Do These 4 Things As Soon As You Separate From the Military

These 4 steps are vital for veteran mental health.

Leaving the military brings about incredibly difficult strain. Although most people know about the difficulties surrounding finding a job, few will describe the emotional struggle associated with separating from service.

But veterans still suffer from enormously high rates of suicide, divorce, and homelessness. Putting aside all the “veteran with PTSD” stereotypes, it’s clear that leaving such a strong culture after years of service can bring on strong feelings of isolation and depression.

So how can a newly-minted veteran mitigate so much of the pain of separating from service? Do these 4 things as soon as you leave the military, and you’ll find yourself moving on with confidence and optimism.

1) Quit Drinking


Quitting drinking will provide you greater mental stability for the trying times ahead.

As I’ve written in another post, to quit drinking means not exacerbating the feelings that inevitably come up and to negotiate them healthily. This is because drinking suppresses the part of your brain that processes emotions and controls inhibition. When you drink, you stimulate stronger emotions while also preventing yourself from controlling and processing them. It also makes it more difficult to connect with and relate to other people, making feelings of isolation more likely.

I’m not going to pretend that quitting drinking altogether is easy, but it is worth it. And if you can replace your drinking habit with better workout habits or a new hobby, you’ll doubly benefit from better physical and mental health.

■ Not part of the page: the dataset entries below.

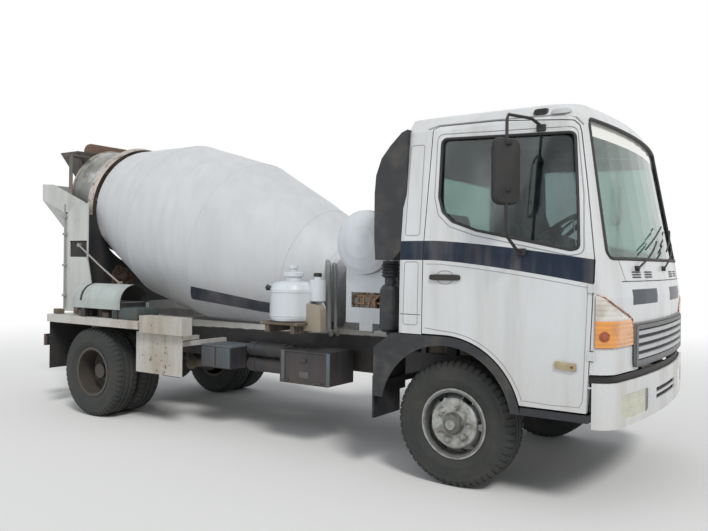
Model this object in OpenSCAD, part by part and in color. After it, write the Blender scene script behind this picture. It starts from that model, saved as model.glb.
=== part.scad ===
// Concrete mixer truck: a right-hand-drive cab-over chassis that carries a
// tilted mixing drum on two pedestals. X points forward, Y to the left and Z
// up; the origin is on the ground, under the middle of the bounding box.

/* [Overall] */
// Distance from the front axle to the rear axle
wheelbase = 3780; // [3600:10:4200]
// Distance from the front axle forward to the face of the bumper
front_overhang = 1150; // [1140:5:1180]
// Distance from the rear axle back to the tail of the discharge funnel
rear_overhang = 1550; // [1540:5:1620]

/* [Wheels] */
// Outer radius of every tyre
tyre_r = 421; // [410:1:425]
// Width of a tyre across its sidewalls
tyre_w = 240; // [225:1:245]
// Radius of the bead seat, where the tyre meets the rim
bead_r = 222; // [215:1:226]
// Height of the rim's flange above the bead seat
flange_h = 13; // [8:1:16]
// Distance between the two front tyres, middle to middle
front_track = 1746; // [1740:2:1760]
// Distance between the middles of the two pairs of rear tyres
rear_track = 1600; // [1590:2:1612]
// Distance between the two tyres of a rear pair, middle to middle
dual_pitch = 268; // [262:1:274]

/* [Frame] */
// Height of the chassis rails' lower face above the ground
rail_bottom = 600; // [590:1:605]
// Height of a chassis rail
rail_h = 200; // [190:1:205]
// Distance across the outer faces of the chassis rails
rail_span = 840; // [820:2:860]
// Width of a chassis rail's flanges
rail_flange = 65; // [50:1:80]
// Thickness of a chassis rail's walls
rail_wall = 8; // [6:0.5:10]
// Height of the white sub-frame on top of the rails
sub_h = 125; // [120:1:130]
// Distance from the rear axle back to the end of the rails
rail_tail = 940; // [930:5:980]

/* [Cab] */
// Half of the cab's width below the windows
cab_half_w = 1080; // [1070:1:1085]
// Thickness of the cab's walls and doors
cab_wall = 45; // [36:1:50]
// Height of the roof's crown above the ground
roof_z = 2545; // [2525:1:2585]
// Distance from the front axle back to the cab's rear wall
cab_back = 385; // [375:1:395]
// Radius of the cab's wheel arch
arch_r = 545; // [540:1:550]
// Gap all round a door
door_gap = 6; // [5:0.5:9]
// Thickness of the window glass
glass_t = 6; // [4:0.5:8]

/* [Drum] */
// Angle of the drum's axis above level
drum_tilt = 16; // [15.5:0.25:16.5]
// Radius of the drum at its belly
drum_r = 818; // [790:1:830]
// Wall thickness of the drum
drum_wall = 10; // [6:0.5:14]
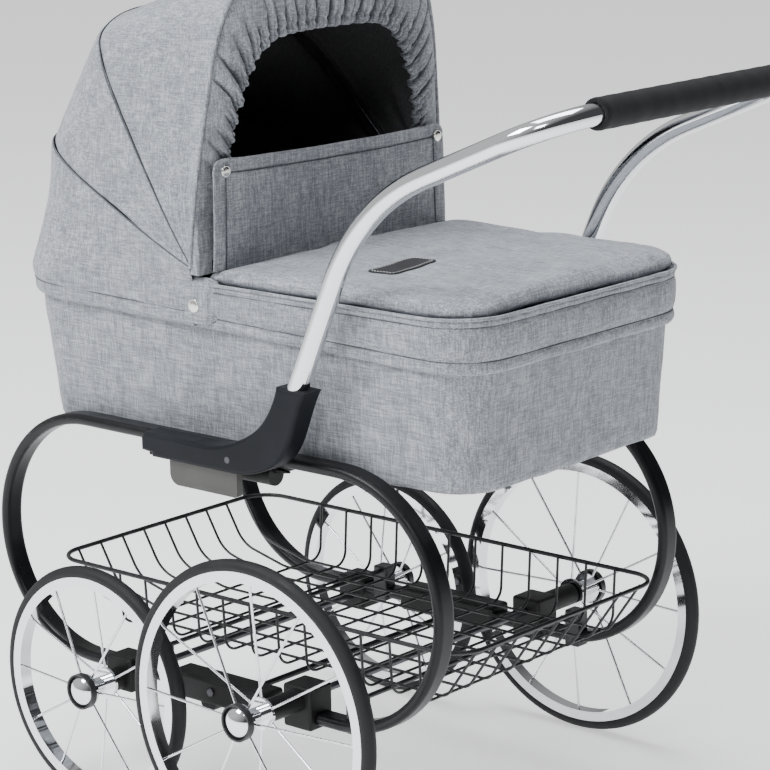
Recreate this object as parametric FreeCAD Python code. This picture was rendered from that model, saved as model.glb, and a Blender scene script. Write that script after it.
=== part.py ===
import FreeCAD, Part
import math
import os

os.makedirs("parts", exist_ok=True)

V = FreeCAD.Vector

# Driving dimensions, in millimetres. x = 0 is midway between the axles while a shape is drawn, +X runs
# towards the person who pushes, +Z is up, and every pair is built on the +Y side and mirrored to -Y.
LENGTH_CENTRE = 61.6          # the middle of the whole pram's length, moved to x = 0 on export
SIDES = {"right": 1, "left": -1}

AXLE_X = 95.5                 # each axle's distance from x = 0
REAR_RADIUS = 120.0
FRONT_RADIUS = 97.2
REAR_TRACK = 200.5            # wheel plane to the middle
FRONT_TRACK = 176.8
AXLE_RADIUS = 3.0
RUNNING_GAP = 0.05            # radial clearance of every turning fit

LOOP_Y = 138.0                # side loop, middle of its flat oval tube
LOOP_WIDE = 18.0
LOOP_THICK = 9.0
LOOP_END_X = 131.0
LOOP_BEND = 97.8
LOOP_Z = 203.3
LOOP_WALL = 1.2

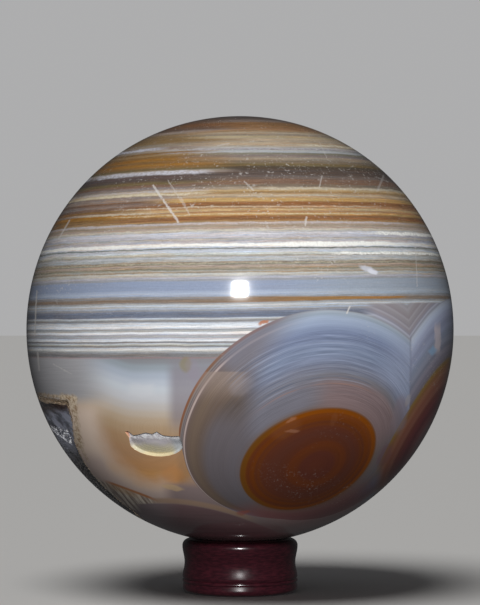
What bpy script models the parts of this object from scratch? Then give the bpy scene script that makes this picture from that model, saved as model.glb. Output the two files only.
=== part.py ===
"""A polished banded agate ball, standing on a small turned ring.

Metres, +Z up, origin in the middle of the ring's foot. The ball's shown side faces -Y.
"""

import math

import bmesh
import bpy
from mathutils import Matrix, Vector

MM = 0.001

# The ball
BALL_RADIUS = 32.5 * MM
BALL_SEGMENTS = 64
BALL_RINGS = 40

# The ring that carries it
RING_RADIUS = 8.8 * MM
RING_HEIGHT = 8.0 * MM
RING_BORE_RADIUS = 3.5 * MM
RING_SEAT_RADIUS = 7.7 * MM  # where the dished seat meets the lip
RING_SEAT_GAP = 0.3 * MM  # between the seat and the ball
RING_LIP_ROUND = 1.0 * MM
RING_FOOT_ROUND = 0.7 * MM
RING_BORE_ROUND = 0.5 * MM
RING_STEPS = 48

# The open pit in the ball's lower front, and where it sits on the surface
PIT_TURN = math.radians(-25.5)  # from the front, to the left
PIT_RISE = math.radians(-29.5)  # below the ball's middle
PIT_DEPTH = 1.5 * MM
PIT_MOUTH = 0.8 * MM  # how far the cutter stands out of the surface
PIT_HALF_WIDTH = 4.45 * MM
PIT_LOWER_HEIGHT = 2.25 * MM
PIT_LOWER_STEPS = 10
# The broken upper lip, from left to right: across and up, in millimetres
PIT_LIP = [
    (-4.2, -0.2),
    (-4.1, 0.8),
    (-4.6, 1.7),
    (-3.9, 1.8),
    (-3.2, 1.2),
    (-2.3, 1.4),
    (-1.0, 1.8),
    (0.0, 1.6),
    (0.8, 2.0),
    (1.6, 1.4),
    (2.9, 1.2),
    (4.1, 1.2),
    (4.3, 0.2),
]
# Share of the depth, share of the rim's size, and shift towards the lip in millimetres
PIT_LEVELS = [
    (0.0, 1.0, 0.0),
    (0.55, 0.9, 0.12),
    (0.9, 0.72, 0.35),
    (1.0, 0.4, 0.6),
]

# The ball's centre is as high as the seat's outer edge holds it
BALL_CENTRE_Z = RING_HEIGHT + math.sqrt(
    (BALL_RADIUS + RING_SEAT_GAP) ** 2 - RING_SEAT_RADIUS**2
)
BALL_CENTRE = Vector((0.0, 0.0, BALL_CENTRE_Z))

AGATE_COLOUR = (0.42, 0.33, 0.27, 1.0)
RING_COLOUR = (0.06, 0.012, 0.018, 1.0)


def clear_scene():
    for obj in list(bpy.data.objects):
        bpy.data.objects.remove(obj)


def new_collection(name):
    collection = bpy.data.collections.new(name)
    bpy.context.scene.collection.children.link(collection)
    return collection


def move_to(obj, collection):
    for old in list(obj.users_collection):
        old.objects.unlink(obj)
    collection.objects.link(obj)


def material(name, colour, roughness, metallic=0.0):
    made = bpy.data.materials.new(name)
    made.use_nodes = True
    shader = made.node_tree.nodes["Principled BSDF"]
    shader.inputs["Base Color"].default_value = colour
    shader.inputs["Roughness"].default_value = roughness
    shader.inputs["Metallic"].default_value = metallic
    made.diffuse_color = colour
    return made


def shade_round(mesh, angle):
    mesh.shade_smooth()
    mesh.set_sharp_from_angle(angle=math.radians(angle))


def arc(centre_x, centre_z, radius, start, end, steps):
    """Points of an arc in the profile's plane, from start to end in degrees."""
    points = []
    for i in range(steps + 1):
        turn = math.radians(start + (end - start) * i / steps)
        points.append((centre_x + radius * math.cos(turn), centre_z + radius * math.sin(turn)))
    return points


def pit_rim():
    """The pit's rim in the surface's own plane: the broken lip, then the smooth lower edge."""
    rim = [(across * MM, up * MM) for across, up in PIT_LIP]
    for i in range(PIT_LOWER_STEPS):
        turn = math.radians(-20 - 140 * i / (PIT_LOWER_STEPS - 1))
        rim.append((PIT_HALF_WIDTH * math.cos(turn), PIT_LOWER_HEIGHT * math.sin(turn)))
    return rim


def surface_frame(turn, rise):
    """A frame on the ball's surface: X across, Y up along the surface, Z straight out."""
    out = Vector(
        (
            math.sin(turn) * math.cos(rise),
            -math.cos(turn) * math.cos(rise),
            math.sin(rise),
        )
    )
    across = Vector((math.cos(turn), math.sin(turn), 0.0))
    up = out.cross(across)
    frame = Matrix((across, up, out)).transposed().to_4x4()
    frame.translation = BALL_CENTRE + out * BALL_RADIUS
    return frame


def pit_cutter(collection):
    """A shallow bowl with the pit's rim, lofted down to a small floor under the lip."""
    rim = pit_rim()
    levels = [(PIT_MOUTH, 1.0, 0.0)]
    levels += [(-share * PIT_DEPTH, size, shift * MM) for share, size, shift in PIT_LEVELS]
    bowl = bmesh.new()
    rings = []
    for height, size, shift in levels:
        ring = [bowl.verts.new((x * size, y * size + shift, height)) for x, y in rim]
        rings.append(ring)
    for above, below in zip(rings, rings[1:]):
        for i in range(len(rim)):
            j = (i + 1) % len(rim)
            bowl.faces.new((above[i], above[j], below[j], below[i]))
    bowl.faces.new(rings[0])
    bowl.faces.new(rings[-1])
    bmesh.ops.triangulate(bowl, faces=bowl.faces[:])
    bmesh.ops.recalc_face_normals(bowl, faces=bowl.faces[:])
    mesh = bpy.data.meshes.new("pit_cutter")
    bowl.to_mesh(mesh)
    bowl.free()
    cutter = bpy.data.objects.new("pit_cutter", mesh)
    collection.objects.link(cutter)
    cutter.matrix_world = surface_frame(PIT_TURN, PIT_RISE)
    cutter.hide_render = True
    cutter.display_type = "WIRE"
    return cutter


def agate_ball(collection, cutters):
    """The stone: one polished ball, with its open pit cut out."""
    bpy.ops.mesh.primitive_uv_sphere_add(
        segments=BALL_SEGMENTS,
        ring_count=BALL_RINGS,
        radius=BALL_RADIUS,
        location=BALL_CENTRE,
    )
    ball = bpy.context.object
    ball.name = "agate_ball"
    move_to(ball, collection)
    shade_round(ball.data, 30)
    ball.data.materials.append(material("polished_agate", AGATE_COLOUR, 0.08))
    cut = ball.modifiers.new("open_pit", "BOOLEAN")
    cut.operation = "DIFFERENCE"
    cut.solver = "EXACT"
    cut.object = pit_cutter(cutters)
    return ball


def seat_height(radius):
    """Height of the dished seat at a radius: the ball's own curve, a gap below it."""
    return BALL_CENTRE_Z - math.sqrt((BALL_RADIUS + RING_SEAT_GAP) ** 2 - radius**2)


def ring_profile():
    """The ring's closed section at +X, down the outside, in under the foot and up the bore."""
    lip_x = RING_RADIUS - RING_LIP_ROUND
    lip_z = RING_HEIGHT - RING_LIP_ROUND
    foot_x = RING_RADIUS - RING_FOOT_ROUND
    bore_x = RING_BORE_RADIUS + RING_BORE_ROUND
    points = arc(lip_x, lip_z, RING_LIP_ROUND, 90, 0, 5)
    points += arc(foot_x, RING_FOOT_ROUND, RING_FOOT_ROUND, 0, -90, 3)
    points += arc(bore_x, RING_BORE_ROUND, RING_BORE_ROUND, -90, -180, 2)
    seat_steps = 4
    for i in range(seat_steps + 1):
        radius = RING_BORE_RADIUS + (RING_SEAT_RADIUS - RING_BORE_RADIUS) * i / seat_steps
        points.append((radius, seat_height(radius)))
    return points


def ring_stand(collection):
    """The small ring: a closed section turned round the upright axis."""
    section = ring_profile()
    mesh = bpy.data.meshes.new("ring_section")
    count = len(section)
    mesh.from_pydata(
        [(x, 0.0, z) for x, z in section],
        [(i, (i + 1) % count) for i in range(count)],
        [],
    )
    ring = bpy.data.objects.new("ring_stand", mesh)
    collection.objects.link(ring)
    mesh.materials.append(material("dark_wine_ring", RING_COLOUR, 0.22))
    turned = ring.modifiers.new("turned", "SCREW")
    turned.axis = "Z"
    turned.angle = math.tau
    turned.steps = RING_STEPS
    turned.render_steps = RING_STEPS
    turned.use_smooth_shade = True
    turned.use_merge_vertices = True
    turned.merge_threshold = 0.00001
    return ring


def main():
    clear_scene()
    parts = new_collection("banded_agate_ball")
    cutters = new_collection("cutters")
    agate_ball(parts, cutters)
    ring_stand(parts)


main()
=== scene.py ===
import functools
import math

import bmesh
import bpy
from mathutils import Matrix, Vector, noise


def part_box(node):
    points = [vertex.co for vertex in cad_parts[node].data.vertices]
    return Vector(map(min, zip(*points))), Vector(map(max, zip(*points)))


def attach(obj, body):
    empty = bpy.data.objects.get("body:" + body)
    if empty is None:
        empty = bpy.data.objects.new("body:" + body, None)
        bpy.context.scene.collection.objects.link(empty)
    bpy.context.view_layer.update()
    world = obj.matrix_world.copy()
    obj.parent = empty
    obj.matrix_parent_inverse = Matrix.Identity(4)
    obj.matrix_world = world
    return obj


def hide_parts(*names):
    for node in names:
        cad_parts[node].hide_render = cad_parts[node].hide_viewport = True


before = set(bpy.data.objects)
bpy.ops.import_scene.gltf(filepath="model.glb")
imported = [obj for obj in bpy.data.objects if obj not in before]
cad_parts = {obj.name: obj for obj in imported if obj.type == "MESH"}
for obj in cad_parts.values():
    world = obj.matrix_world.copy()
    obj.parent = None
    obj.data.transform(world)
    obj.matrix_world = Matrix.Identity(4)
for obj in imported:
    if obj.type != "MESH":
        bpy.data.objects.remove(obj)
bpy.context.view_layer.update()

# A polished banded agate ball on a small turned ring. Metres, +Z up. The shown side faces -Y.

MM = 0.001

# Sizes taken from the frame
ball_low, ball_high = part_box("agate_ball")
ring_low, ring_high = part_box("ring_stand")
BALL_RADIUS = (ball_high.x - ball_low.x) / 2
BALL_CENTRE = Vector((0.0, 0.0, ball_high.z - BALL_RADIUS))
RING_RADIUS = (ring_high.x - ring_low.x) / 2
RING_HEIGHT = ring_high.z

# Where the noises start, in ball radii from the ball's middle
NOISE_SHIFT = (3.0, 7.0, 5.0)

# How the stone and the quartz bend light, and the strength of the painted light: an emission glow on the
# pocket's wall under the quartz
STONE_IOR = 1.54
QUARTZ_IOR = 1.544
POCKET_PAINTED_GLOW = 0.22

# The ball's mesh: a cube of this many points along an edge, swollen round
BALL_STEPS = 104

# The open pit: its place on the surface, its depth and its broken upper lip (across, up, in mm)
PIT_TURN = math.radians(-25.5)
PIT_RISE = math.radians(-29.5)
PIT_DEPTH = 1.5 * MM
PIT_MOUTH = 0.6 * MM
PIT_HALF_WIDTH = 4.45
PIT_LOWER_HEIGHT = 2.25
PIT_LIP = [
    (-4.2, -0.2), (-4.1, 0.8), (-4.6, 1.7), (-3.9, 1.8), (-3.2, 1.2), (-2.3, 1.4), (-1.0, 1.8),
    (0.0, 1.6), (0.8, 2.0), (1.6, 1.4), (2.9, 1.2), (4.1, 1.2), (4.3, 0.2),
]
PIT_LOWER_STEPS = 10
PIT_AROUND = 144
PIT_RINGS = 34

# The clear quartz corner: its rim on the surface, in ball radii, from the corner at the front down the
# right edge, round the back and home along the level top edge
QUARTZ_RIM = [
    (-0.77, -0.557, -0.31), (-0.75, -0.527, -0.40), (-0.748, -0.437, -0.50), (-0.708, -0.373, -0.60),
    (-0.672, -0.345, -0.655), (-0.605, -0.315, -0.732), (-0.53, -0.285, -0.80), (-0.46, -0.24, -0.855),
    (-0.43, -0.05, -0.90), (-0.45, 0.20, -0.87), (-0.70, 0.27, -0.66), (-0.85, 0.28, -0.45),
    (-0.905, 0.30, -0.30), (-0.95, 0.05, -0.30), (-0.93, -0.22, -0.30), (-0.86, -0.41, -0.305),
]
QUARTZ_AROUND = 220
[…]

2) Find a group of non-veteran friends


These people will be critical to your transition.

One of the best things that you can do for your transition is to find a group of civilians to hang out with that have never served in the military. While this may seem counter-intuitive, the reason is simple. You are trying to integrate back into civilian society, and these people are all pretty much experts at being civilians. Find an interest group around a hobby, neighborhood, or work community and become friends with them. These people will happily provide critical advice and support for you for the next few difficult months or years.

A note of caution: don’t join a group of people focused on drinking or drugs or that have a persistently negative viewpoint. These people will not help you, and will actively harm your efforts to move on with your life and affect your mental health. Also, work to avoid toxic friendships and relationships. If the friendship, relationship, or group makes you feel bad, don’t stick around.

3) Find a group of veteran friends


These people will help you remember what you've already accomplished.

A similar group of positive, successful veterans will help you in times when what you need most is someone to understand where you’ve been. You want to find a group that have been out for a few years longer than you, or that are going through the same things you are. My veteran business-school peers are some of my closest friends now, and we constantly stay in touch to talk about what’s going on in our lives. My mental health wouldn’t be as healthy as it is now if I didn’t have these connections.

This last point is key: like the warning above, don’t get involved in the same negative behaviors I previously described, and don’t get involved in a group that isn’t interested in moving on with their lives. If every single conversation is about life back in the military, it’s not healthy. That’s not to say that you won’t talk about the military; it just shouldn’t dominate your interactions. Remember, the key to this whole thing is separating from service successfully.

4) Go to therapy


Everyone needs therapy at some point in their lives. Starting it before any kind of crisis starts and you’ll be well-prepared.

You’ve probably spent years under the iron thumb of the military and its stigma against mental health. The military has gone to great lengths to try and reduce that stigma, but it’s clearly still alive and well.

Now that you are out of the military, though, it’s useful to talk to someone that 1) has only your interests and mental health in mind (not the military’s), 2) understands what you are going through because they specialize in veterans’ issues or are veterans themselves, and 3) can help you navigate the changes in your emotions, worldview, and relationships with compassion.

Not all therapists are created equally. Finding a good therapist may take a little time. You want to find one who

  • does not shy away from having an emotional connection with you (this is important for “limbic resonance”);
  • can offer challenge you as well as offer advice and perspective, not just mirrors your emotions;
  • can be reached at all hours with a callback. This means that you are free to call them at any time and leave a message, and they will call you back as soon as possible. This is important for navigating potential crises;
  • has time to see you weekly and is affordable for you. If the therapist is only available every other week, I would pass. That just generally isn’t enough time to deal with all the things that come up.

There are quick primers for how to find a therapist at Metanoia, Good Therapy, the American Psychological Association (APA), and Psychology Today. Be thorough, and don’t settle. It makes a dramatic difference.

These four tasks may seem either very difficult or trivially easy. Each item, though, is based around alleviating the most difficult problems veterans face: connecting with others (especially civilians), understanding what’s expected of them, handling painful emotions associated with major life changes, and building community. By doing each of these four recommended things, you too can help ensure a smooth transition to civilian life.